**PROBLEM**
Print the listing below exactly.

* begin *

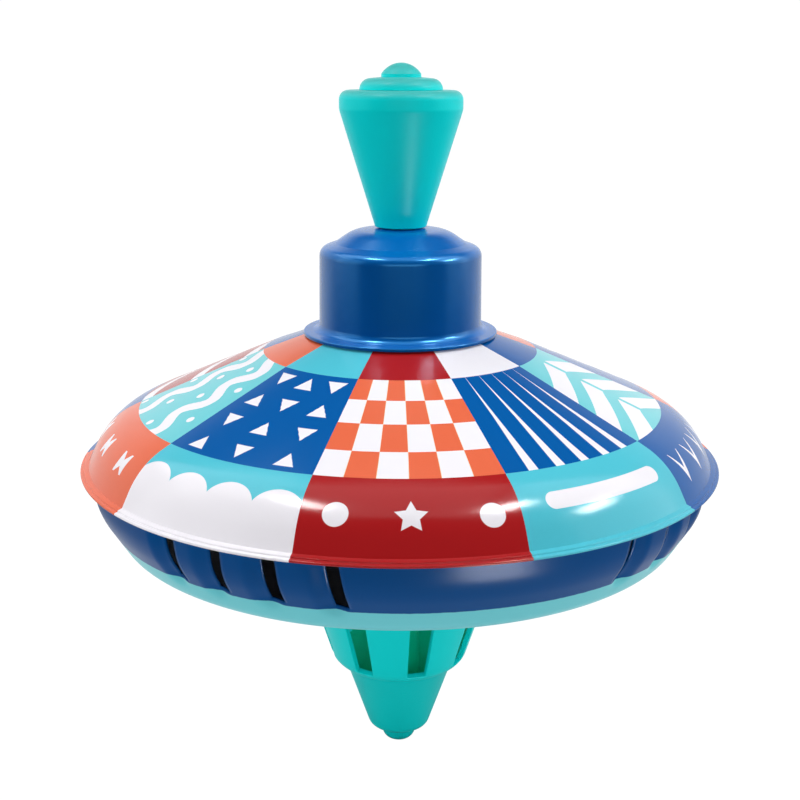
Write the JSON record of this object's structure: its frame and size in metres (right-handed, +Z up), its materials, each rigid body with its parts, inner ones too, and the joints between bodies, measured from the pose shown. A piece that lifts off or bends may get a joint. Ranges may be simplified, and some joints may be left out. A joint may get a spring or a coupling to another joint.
{
  "type": "pump humming top",
  "caption": "Printed tin spinning top with louvred lower shell, neck drum, pump handle on a twisted rod and a free-turning pointed foot.",
  "frame": {"origin": "centre of the small flat at the foot's tip, where the top touches the floor", "axes": "+Z up the spin axis, towards the handle; -Y is the side with the chequered panel"},
  "size_m": [0.19, 0.19, 0.211],
  "materials": {
    "teal_plastic": "satin moulded plastic",
    "upper_print": "glossy printed tin",
    "lower_print": "glossy printed tin",
    "neck_paint": "glossy paint on tin",
    "bright_steel": "bright drawn steel",
    "brass": "plain brass",
    "felt": "pressed felt",
    "natural_plastic": "natural nylon"
  },
  "bodies": {
    "foot": {"foot": "teal_plastic", "pivot_pin": "bright_steel", "thrust_washer": "brass", "clip_washer": "brass", "retaining_clip": "bright_steel"},
    "top_body": {"upper_shell": "upper_print", "lower_shell": "lower_print", "neck_housing": "neck_paint", "rod_guide": "natural_plastic", "clutch_seat": "natural_plastic", "clutch_lining": "felt", "centre_tube": "bright_steel", "hub_nut": "bright_steel", "pivot_bush": "natural_plastic"},
    "handle": {"handle_grip": "teal_plastic", "handle_cap": "teal_plastic", "drive_rod": "bright_steel", "grip_pin": "bright_steel", "stop_washer": "bright_steel", "stop_pin": "bright_steel"},
    "lift_ring": {"clutch_washer": "natural_plastic"},
    "drive_nut": {"drive_nut": "natural_plastic"}
  },
  "joints": [
    {"name": "body_spin", "type": "hinge", "parent": "foot", "child": "top_body", "pos_m": [0, 0, 0.05], "axis": [0, 0, 1], "continuous": true},
    {"name": "handle_lift", "type": "slide", "parent": "foot", "child": "handle", "axis": [0, 0, 1], "range_m": [0, 0.061]},
    {"name": "clutch_lift", "type": "slide", "parent": "foot", "child": "lift_ring", "axis": [0, 0, 1], "range_m": [0, 0.0006]},
    {"name": "nut_spin", "type": "hinge", "parent": "lift_ring", "child": "drive_nut", "pos_m": [0, 0, 0.143], "axis": [0, 0, 1], "range_deg": [-615, 5]}
  ],
  "couplings": [
    {"joint": "nut_spin", "follows": "handle_lift", "rad_per_m": -174.53}
  ]
}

* end *

**EXERCISE OUTPUT**
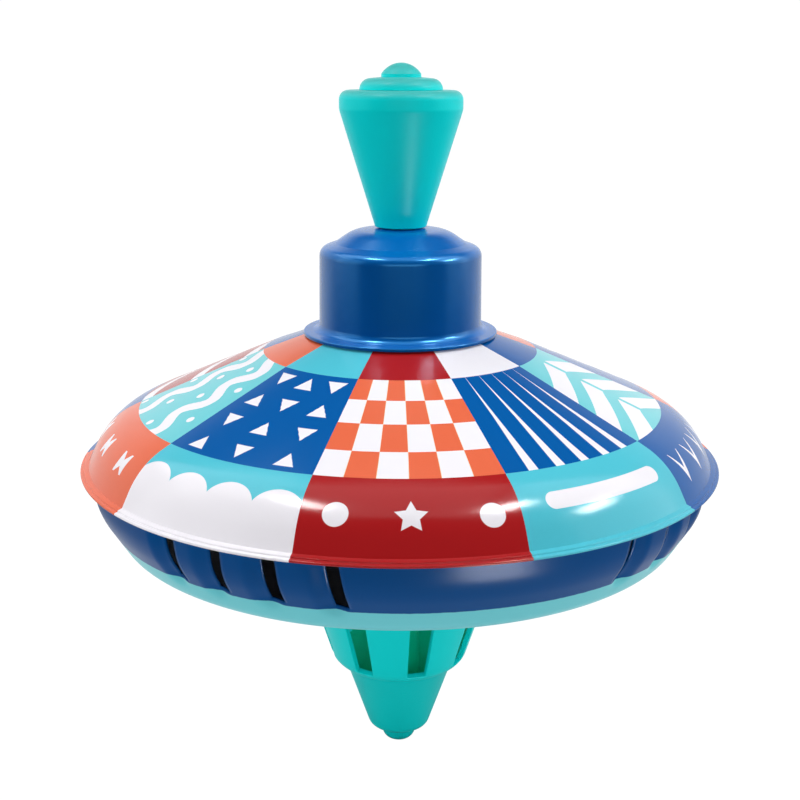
Write the JSON record of this object's structure: its frame and size in metres (right-handed, +Z up), its materials, each rigid body with its parts, inner ones too, and the joints between bodies, measured from the pose shown. A piece that lifts off or bends may get a joint. Ranges may be simplified, and some joints may be left out. A joint may get a spring or a coupling to another joint.
{
  "type": "pump humming top",
  "caption": "Printed tin spinning top with louvred lower shell, neck drum, pump handle on a twisted rod and a free-turning pointed foot.",
  "frame": {"origin": "centre of the small flat at the foot's tip, where the top touches the floor", "axes": "+Z up the spin axis, towards the handle; -Y is the side with the chequered panel"},
  "size_m": [0.19, 0.19, 0.211],
  "materials": {
    "teal_plastic": "satin moulded plastic",
    "upper_print": "glossy printed tin",
    "lower_print": "glossy printed tin",
    "neck_paint": "glossy paint on tin",
    "bright_steel": "bright drawn steel",
    "brass": "plain brass",
    "felt": "pressed felt",
    "natural_plastic": "natural nylon"
  },
  "bodies": {
    "foot": {"foot": "teal_plastic", "pivot_pin": "bright_steel", "thrust_washer": "brass", "clip_washer": "brass", "retaining_clip": "bright_steel"},
    "top_body": {"upper_shell": "upper_print", "lower_shell": "lower_print", "neck_housing": "neck_paint", "rod_guide": "natural_plastic", "clutch_seat": "natural_plastic", "clutch_lining": "felt", "centre_tube": "bright_steel", "hub_nut": "bright_steel", "pivot_bush": "natural_plastic"},
    "handle": {"handle_grip": "teal_plastic", "handle_cap": "teal_plastic", "drive_rod": "bright_steel", "grip_pin": "bright_steel", "stop_washer": "bright_steel", "stop_pin": "bright_steel"},
    "lift_ring": {"clutch_washer": "natural_plastic"},
    "drive_nut": {"drive_nut": "natural_plastic"}
  },
  "joints": [
    {"name": "body_spin", "type": "hinge", "parent": "foot", "child": "top_body", "pos_m": [0, 0, 0.05], "axis": [0, 0, 1], "continuous": true},
    {"name": "handle_lift", "type": "slide", "parent": "foot", "child": "handle", "axis": [0, 0, 1], "range_m": [0, 0.061]},
    {"name": "clutch_lift", "type": "slide", "parent": "foot", "child": "lift_ring", "axis": [0, 0, 1], "range_m": [0, 0.0006]},
    {"name": "nut_spin", "type": "hinge", "parent": "lift_ring", "child": "drive_nut", "pos_m": [0, 0, 0.143], "axis": [0, 0, 1], "range_deg": [-615, 5]}
  ],
  "couplings": [
    {"joint": "nut_spin", "follows": "handle_lift", "rad_per_m": -174.53}
  ]
}